Instructions to follow - Copy the data exactly from the line that contains "wallSide();" through the line that contains "shown = obj.evaluated_get(depsgraph)", keeping both end lines and leaving out everything else.

Supplied data -
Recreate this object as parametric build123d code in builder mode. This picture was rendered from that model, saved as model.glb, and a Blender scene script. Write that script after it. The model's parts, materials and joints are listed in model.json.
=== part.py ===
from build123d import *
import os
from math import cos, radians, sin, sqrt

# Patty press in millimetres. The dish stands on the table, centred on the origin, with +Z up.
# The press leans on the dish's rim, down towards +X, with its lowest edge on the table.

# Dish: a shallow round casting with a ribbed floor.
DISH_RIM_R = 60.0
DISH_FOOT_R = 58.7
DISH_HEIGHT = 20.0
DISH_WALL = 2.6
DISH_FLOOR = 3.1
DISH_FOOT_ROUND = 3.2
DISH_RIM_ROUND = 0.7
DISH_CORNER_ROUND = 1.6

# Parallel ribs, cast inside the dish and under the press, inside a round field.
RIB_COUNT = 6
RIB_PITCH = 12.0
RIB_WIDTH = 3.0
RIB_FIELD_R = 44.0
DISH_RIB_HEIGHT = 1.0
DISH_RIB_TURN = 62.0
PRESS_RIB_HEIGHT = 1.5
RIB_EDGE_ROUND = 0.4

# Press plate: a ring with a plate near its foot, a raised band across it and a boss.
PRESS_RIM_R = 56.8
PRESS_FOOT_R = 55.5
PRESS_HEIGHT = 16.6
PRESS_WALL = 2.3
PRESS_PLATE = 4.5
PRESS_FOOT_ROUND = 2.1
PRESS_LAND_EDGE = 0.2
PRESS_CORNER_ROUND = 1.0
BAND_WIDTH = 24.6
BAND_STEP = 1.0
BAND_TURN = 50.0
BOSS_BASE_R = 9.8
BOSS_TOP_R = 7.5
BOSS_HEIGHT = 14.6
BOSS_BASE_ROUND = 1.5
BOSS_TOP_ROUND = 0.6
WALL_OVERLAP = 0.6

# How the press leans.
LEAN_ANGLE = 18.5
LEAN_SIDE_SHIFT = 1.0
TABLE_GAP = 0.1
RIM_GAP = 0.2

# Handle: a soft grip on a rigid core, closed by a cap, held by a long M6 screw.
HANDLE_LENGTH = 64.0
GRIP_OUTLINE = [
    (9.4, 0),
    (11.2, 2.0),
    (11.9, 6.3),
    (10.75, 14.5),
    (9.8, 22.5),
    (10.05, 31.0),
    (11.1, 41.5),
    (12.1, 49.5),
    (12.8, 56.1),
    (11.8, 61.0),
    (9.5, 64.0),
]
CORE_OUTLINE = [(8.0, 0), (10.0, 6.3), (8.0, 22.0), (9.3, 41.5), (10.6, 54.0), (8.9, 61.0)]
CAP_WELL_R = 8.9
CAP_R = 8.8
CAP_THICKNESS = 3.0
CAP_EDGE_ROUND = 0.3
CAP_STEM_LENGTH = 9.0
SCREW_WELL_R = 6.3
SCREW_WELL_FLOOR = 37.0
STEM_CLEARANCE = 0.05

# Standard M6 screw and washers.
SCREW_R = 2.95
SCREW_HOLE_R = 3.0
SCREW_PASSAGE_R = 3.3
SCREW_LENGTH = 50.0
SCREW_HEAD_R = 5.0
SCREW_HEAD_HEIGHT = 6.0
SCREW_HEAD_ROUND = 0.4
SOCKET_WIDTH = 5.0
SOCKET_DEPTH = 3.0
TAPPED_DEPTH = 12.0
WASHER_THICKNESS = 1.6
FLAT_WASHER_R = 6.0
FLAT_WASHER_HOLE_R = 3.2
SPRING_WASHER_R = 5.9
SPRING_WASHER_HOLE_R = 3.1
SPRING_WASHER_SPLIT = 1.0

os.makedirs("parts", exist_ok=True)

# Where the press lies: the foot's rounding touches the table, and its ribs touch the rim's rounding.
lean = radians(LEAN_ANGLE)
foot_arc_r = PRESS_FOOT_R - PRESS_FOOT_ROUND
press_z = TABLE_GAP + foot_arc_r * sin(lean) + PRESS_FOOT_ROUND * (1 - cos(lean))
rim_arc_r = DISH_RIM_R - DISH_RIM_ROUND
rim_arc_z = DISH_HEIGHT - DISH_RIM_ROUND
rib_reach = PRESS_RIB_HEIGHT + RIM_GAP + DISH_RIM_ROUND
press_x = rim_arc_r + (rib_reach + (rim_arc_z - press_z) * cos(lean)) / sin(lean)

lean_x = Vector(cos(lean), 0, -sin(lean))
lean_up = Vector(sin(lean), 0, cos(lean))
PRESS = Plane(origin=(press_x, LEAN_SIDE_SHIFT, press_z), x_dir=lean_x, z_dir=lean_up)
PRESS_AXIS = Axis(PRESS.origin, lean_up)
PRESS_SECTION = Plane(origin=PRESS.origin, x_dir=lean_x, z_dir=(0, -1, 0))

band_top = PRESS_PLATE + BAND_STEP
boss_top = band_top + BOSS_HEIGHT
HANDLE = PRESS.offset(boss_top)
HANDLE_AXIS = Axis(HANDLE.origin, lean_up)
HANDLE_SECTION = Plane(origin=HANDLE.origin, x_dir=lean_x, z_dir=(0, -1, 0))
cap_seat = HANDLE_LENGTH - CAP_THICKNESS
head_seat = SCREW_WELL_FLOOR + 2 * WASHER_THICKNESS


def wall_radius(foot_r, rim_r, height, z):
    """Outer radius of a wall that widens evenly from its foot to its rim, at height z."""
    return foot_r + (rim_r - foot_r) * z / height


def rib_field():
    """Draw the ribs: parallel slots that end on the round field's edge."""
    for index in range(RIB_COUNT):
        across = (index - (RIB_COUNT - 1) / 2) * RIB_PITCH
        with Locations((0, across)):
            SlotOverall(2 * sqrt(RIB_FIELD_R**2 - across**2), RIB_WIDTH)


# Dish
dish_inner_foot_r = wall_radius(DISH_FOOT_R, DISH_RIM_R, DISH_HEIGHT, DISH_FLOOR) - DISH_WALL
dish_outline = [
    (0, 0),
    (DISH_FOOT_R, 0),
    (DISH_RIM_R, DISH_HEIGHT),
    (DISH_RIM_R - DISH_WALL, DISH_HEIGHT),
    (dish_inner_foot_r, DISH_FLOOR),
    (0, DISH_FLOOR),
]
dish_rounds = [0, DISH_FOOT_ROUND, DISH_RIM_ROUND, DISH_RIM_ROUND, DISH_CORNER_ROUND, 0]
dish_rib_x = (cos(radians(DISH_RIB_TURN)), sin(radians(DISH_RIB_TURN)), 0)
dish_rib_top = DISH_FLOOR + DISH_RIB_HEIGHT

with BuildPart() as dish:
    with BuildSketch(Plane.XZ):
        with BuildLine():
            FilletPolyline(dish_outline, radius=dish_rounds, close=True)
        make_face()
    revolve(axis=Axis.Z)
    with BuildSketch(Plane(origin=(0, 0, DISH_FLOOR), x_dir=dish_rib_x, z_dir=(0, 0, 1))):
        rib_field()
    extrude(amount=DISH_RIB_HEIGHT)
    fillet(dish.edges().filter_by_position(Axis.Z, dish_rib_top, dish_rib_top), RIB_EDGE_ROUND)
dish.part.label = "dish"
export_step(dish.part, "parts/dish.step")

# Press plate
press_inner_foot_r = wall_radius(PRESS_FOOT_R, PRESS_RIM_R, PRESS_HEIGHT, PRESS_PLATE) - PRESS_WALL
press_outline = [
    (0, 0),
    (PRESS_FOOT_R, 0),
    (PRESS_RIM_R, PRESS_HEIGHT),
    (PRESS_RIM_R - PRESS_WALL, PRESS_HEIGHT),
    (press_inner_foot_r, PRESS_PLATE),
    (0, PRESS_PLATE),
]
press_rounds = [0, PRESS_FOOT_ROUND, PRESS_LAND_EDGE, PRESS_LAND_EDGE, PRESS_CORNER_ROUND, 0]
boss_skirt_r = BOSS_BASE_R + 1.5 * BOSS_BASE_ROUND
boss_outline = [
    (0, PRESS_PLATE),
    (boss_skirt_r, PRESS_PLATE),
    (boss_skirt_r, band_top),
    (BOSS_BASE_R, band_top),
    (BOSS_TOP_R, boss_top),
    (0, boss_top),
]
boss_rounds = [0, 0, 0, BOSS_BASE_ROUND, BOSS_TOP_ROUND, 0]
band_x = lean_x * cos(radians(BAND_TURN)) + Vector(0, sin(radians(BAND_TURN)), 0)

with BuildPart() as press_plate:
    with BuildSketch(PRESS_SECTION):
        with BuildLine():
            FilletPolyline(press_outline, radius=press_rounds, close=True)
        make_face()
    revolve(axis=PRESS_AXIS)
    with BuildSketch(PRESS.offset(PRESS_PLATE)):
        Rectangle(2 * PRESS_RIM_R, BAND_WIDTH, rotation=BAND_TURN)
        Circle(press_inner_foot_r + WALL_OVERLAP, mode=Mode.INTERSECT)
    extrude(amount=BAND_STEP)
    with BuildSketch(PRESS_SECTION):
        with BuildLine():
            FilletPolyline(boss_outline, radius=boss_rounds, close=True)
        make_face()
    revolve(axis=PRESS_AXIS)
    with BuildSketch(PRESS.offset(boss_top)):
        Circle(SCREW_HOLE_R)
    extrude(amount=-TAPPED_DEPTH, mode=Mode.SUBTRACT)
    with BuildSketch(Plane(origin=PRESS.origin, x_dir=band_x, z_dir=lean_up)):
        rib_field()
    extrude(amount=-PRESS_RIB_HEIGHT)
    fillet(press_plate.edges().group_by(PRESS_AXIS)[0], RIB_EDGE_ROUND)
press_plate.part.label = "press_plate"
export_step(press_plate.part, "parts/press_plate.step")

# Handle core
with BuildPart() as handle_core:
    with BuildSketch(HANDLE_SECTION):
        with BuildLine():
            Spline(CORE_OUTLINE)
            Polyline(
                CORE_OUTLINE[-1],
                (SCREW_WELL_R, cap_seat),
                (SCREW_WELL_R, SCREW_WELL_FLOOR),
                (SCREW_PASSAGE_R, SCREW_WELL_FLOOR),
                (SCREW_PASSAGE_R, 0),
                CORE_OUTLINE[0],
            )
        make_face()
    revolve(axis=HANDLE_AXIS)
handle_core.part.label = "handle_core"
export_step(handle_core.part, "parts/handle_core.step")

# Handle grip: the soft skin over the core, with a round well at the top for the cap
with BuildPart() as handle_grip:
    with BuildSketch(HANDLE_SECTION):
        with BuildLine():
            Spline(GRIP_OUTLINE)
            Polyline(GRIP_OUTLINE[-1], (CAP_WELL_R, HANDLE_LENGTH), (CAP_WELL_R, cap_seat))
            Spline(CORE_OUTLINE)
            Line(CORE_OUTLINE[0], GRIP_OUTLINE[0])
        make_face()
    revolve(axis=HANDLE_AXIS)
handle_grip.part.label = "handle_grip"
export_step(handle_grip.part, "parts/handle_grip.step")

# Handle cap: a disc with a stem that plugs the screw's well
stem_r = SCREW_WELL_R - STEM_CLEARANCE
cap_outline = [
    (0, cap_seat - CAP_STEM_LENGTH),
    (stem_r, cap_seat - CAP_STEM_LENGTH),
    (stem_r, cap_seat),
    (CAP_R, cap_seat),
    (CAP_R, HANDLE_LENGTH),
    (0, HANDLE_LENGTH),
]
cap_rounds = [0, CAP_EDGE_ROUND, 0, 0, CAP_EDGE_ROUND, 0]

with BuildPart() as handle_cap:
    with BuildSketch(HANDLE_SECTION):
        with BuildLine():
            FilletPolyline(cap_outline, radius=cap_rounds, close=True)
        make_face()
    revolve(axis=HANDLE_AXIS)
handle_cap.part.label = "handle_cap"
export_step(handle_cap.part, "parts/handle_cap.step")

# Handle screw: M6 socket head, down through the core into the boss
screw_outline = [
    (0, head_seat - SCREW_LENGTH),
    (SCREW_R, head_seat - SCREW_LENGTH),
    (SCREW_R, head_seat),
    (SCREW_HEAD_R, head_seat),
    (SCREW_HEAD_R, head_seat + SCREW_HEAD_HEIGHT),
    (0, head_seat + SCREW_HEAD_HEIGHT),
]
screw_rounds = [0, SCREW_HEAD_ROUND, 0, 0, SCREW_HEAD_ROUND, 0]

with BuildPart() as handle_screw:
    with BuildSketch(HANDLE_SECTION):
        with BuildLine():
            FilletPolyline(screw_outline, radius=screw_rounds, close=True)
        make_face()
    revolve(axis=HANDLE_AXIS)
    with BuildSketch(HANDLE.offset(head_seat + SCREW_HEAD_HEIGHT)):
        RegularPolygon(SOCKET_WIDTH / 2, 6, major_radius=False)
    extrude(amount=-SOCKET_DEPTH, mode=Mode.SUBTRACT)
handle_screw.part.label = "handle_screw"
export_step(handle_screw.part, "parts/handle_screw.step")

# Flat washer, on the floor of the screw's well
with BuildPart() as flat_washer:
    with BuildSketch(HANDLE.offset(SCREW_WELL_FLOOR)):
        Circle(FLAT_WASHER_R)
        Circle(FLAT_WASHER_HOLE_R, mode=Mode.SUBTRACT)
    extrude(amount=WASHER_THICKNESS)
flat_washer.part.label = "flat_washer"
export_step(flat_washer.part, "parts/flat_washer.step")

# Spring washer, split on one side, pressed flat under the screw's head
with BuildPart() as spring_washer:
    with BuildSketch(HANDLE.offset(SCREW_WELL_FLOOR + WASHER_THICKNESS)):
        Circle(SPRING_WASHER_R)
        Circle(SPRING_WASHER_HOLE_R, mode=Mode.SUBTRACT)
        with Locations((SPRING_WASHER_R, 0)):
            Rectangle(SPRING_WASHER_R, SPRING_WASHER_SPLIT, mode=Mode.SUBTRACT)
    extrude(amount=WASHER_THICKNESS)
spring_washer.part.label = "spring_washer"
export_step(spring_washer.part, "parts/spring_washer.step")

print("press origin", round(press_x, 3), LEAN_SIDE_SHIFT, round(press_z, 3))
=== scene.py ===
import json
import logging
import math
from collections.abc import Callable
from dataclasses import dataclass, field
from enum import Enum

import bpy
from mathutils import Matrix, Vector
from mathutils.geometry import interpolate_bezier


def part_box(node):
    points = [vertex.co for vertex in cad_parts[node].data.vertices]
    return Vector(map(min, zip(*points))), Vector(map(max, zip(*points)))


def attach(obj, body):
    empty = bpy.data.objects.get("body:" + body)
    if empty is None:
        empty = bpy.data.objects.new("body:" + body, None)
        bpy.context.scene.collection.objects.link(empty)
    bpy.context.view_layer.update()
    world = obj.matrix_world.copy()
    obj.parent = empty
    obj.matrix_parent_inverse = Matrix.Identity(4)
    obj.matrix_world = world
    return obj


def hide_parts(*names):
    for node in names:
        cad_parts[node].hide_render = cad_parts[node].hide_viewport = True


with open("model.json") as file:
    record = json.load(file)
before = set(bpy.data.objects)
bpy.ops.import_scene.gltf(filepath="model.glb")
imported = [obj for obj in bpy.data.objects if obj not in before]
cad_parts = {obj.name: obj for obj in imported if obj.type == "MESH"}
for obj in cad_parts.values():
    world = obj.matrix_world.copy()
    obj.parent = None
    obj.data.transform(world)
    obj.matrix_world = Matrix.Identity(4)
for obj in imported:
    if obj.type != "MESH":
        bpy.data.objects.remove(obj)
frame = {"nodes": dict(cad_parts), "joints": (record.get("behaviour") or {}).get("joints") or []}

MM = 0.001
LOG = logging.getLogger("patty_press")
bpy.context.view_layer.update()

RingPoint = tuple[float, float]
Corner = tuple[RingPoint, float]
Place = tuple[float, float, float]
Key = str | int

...

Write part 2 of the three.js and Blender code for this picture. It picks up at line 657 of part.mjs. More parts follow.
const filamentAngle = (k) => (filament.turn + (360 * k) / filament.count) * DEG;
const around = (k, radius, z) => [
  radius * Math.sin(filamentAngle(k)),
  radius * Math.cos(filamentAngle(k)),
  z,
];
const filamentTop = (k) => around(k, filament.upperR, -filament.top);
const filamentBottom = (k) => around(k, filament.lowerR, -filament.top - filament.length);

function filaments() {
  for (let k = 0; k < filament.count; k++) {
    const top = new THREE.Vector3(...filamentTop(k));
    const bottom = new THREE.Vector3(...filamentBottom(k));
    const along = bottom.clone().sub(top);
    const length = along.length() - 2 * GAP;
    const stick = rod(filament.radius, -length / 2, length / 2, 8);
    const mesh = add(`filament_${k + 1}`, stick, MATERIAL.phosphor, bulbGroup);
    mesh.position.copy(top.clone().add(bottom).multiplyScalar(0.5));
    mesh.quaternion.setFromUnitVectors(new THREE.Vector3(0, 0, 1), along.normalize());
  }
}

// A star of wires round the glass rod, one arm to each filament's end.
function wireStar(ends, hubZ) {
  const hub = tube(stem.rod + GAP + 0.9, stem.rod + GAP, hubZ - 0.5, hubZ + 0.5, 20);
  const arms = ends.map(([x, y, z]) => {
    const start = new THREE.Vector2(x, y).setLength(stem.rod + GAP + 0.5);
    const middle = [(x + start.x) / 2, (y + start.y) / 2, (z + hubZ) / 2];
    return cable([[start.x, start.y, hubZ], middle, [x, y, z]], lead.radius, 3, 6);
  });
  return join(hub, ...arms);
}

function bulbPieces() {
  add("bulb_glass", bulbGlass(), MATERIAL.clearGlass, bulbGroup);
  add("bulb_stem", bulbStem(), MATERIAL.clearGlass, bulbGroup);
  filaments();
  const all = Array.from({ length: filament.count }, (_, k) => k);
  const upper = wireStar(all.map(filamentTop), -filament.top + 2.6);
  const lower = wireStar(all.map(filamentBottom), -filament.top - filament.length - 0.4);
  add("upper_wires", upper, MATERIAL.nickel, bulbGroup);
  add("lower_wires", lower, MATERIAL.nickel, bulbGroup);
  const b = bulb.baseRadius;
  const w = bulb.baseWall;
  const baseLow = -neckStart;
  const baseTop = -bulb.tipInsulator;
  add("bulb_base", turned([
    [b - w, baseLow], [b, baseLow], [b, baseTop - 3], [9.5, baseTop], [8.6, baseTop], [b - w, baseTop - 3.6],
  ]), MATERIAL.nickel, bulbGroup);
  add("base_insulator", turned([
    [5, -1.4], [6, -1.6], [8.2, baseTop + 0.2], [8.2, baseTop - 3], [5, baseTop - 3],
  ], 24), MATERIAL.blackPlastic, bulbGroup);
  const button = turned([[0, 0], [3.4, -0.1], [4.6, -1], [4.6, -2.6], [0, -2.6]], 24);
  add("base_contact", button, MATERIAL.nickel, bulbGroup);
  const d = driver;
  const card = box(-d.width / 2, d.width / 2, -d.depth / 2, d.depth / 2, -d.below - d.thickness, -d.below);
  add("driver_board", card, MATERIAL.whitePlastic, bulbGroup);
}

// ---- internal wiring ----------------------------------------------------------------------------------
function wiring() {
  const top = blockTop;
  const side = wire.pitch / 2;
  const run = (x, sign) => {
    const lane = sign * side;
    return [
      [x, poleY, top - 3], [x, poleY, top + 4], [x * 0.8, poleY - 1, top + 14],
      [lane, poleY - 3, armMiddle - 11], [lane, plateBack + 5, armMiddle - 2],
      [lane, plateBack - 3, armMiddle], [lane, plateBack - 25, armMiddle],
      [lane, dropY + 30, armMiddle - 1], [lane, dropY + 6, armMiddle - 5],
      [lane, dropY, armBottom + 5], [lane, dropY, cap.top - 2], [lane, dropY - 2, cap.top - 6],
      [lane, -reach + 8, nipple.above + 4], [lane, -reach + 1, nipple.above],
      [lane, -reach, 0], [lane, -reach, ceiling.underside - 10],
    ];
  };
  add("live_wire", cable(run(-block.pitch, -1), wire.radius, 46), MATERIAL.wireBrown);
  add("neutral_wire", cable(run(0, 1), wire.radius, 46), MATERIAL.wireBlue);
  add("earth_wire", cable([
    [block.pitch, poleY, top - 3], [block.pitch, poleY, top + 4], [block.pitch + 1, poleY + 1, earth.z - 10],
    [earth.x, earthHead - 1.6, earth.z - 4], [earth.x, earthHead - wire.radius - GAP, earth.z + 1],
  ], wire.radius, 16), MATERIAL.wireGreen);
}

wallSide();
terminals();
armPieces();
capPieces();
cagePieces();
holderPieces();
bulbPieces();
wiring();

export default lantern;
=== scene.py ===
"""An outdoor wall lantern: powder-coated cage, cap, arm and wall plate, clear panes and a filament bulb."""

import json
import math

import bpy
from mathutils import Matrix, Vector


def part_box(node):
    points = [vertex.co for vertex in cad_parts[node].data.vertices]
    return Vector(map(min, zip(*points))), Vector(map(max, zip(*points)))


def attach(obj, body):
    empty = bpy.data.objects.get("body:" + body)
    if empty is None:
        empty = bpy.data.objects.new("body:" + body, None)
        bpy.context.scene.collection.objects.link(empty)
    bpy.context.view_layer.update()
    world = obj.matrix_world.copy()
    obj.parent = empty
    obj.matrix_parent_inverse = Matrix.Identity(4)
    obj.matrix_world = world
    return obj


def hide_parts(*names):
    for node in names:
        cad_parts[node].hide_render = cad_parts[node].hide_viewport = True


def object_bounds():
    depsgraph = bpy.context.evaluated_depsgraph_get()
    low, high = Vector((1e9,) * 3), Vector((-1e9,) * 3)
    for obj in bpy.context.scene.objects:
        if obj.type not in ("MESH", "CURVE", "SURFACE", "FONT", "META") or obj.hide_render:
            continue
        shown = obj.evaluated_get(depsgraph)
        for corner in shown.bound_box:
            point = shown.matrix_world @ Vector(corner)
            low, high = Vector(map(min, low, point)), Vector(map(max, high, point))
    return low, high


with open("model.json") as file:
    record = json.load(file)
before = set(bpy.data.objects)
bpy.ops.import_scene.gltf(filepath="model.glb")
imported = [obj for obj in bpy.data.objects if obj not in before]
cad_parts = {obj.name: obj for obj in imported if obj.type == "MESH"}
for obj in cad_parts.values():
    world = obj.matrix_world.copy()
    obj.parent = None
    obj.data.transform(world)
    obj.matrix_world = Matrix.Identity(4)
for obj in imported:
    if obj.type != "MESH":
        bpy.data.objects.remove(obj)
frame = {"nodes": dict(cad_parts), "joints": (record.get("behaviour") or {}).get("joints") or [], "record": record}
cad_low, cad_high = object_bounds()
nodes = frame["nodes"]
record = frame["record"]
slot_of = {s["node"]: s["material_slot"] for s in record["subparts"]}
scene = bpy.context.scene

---

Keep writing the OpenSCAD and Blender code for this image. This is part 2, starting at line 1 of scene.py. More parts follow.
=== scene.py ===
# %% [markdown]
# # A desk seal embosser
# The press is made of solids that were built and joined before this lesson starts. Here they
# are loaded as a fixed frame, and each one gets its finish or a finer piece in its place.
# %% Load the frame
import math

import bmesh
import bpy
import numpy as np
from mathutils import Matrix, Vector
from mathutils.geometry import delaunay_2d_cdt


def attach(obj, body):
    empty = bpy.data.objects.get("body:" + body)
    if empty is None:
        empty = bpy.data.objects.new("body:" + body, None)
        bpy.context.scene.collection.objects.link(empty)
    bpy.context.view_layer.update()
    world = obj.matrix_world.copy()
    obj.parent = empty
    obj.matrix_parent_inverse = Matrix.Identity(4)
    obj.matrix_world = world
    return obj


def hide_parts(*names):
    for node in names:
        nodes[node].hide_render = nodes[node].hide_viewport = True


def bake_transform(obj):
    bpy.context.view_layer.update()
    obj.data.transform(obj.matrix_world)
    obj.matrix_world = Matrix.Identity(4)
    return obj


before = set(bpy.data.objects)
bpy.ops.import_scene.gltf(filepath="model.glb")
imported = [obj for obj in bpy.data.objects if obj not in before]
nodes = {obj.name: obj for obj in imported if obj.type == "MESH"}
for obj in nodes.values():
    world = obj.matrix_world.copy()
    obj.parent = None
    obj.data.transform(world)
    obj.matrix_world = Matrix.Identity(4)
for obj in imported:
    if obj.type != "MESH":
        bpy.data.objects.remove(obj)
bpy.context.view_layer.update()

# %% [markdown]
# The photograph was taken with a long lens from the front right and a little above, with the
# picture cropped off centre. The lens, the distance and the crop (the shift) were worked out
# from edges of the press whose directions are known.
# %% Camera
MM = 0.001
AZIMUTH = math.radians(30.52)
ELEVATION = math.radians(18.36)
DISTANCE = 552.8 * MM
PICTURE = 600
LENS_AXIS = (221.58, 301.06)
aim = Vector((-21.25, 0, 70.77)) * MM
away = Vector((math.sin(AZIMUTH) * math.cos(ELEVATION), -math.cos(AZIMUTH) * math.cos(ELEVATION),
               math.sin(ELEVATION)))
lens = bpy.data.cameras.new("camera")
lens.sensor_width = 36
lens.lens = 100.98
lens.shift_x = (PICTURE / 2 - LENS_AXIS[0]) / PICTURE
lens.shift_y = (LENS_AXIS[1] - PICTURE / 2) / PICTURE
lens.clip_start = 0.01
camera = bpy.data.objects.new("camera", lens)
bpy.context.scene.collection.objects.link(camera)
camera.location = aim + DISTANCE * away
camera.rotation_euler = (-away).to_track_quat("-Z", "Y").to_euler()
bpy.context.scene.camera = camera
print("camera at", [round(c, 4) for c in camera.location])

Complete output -
wallSide();
terminals();
armPieces();
capPieces();
cagePieces();
holderPieces();
bulbPieces();
wiring();

export default lantern;
=== scene.py ===
"""An outdoor wall lantern: powder-coated cage, cap, arm and wall plate, clear panes and a filament bulb."""

import json
import math

import bpy
from mathutils import Matrix, Vector


def part_box(node):
    points = [vertex.co for vertex in cad_parts[node].data.vertices]
    return Vector(map(min, zip(*points))), Vector(map(max, zip(*points)))


def attach(obj, body):
    empty = bpy.data.objects.get("body:" + body)
    if empty is None:
        empty = bpy.data.objects.new("body:" + body, None)
        bpy.context.scene.collection.objects.link(empty)
    bpy.context.view_layer.update()
    world = obj.matrix_world.copy()
    obj.parent = empty
    obj.matrix_parent_inverse = Matrix.Identity(4)
    obj.matrix_world = world
    return obj


def hide_parts(*names):
    for node in names:
        cad_parts[node].hide_render = cad_parts[node].hide_viewport = True


def object_bounds():
    depsgraph = bpy.context.evaluated_depsgraph_get()
    low, high = Vector((1e9,) * 3), Vector((-1e9,) * 3)
    for obj in bpy.context.scene.objects:
        if obj.type not in ("MESH", "CURVE", "SURFACE", "FONT", "META") or obj.hide_render:
            continue
        shown = obj.evaluated_get(depsgraph)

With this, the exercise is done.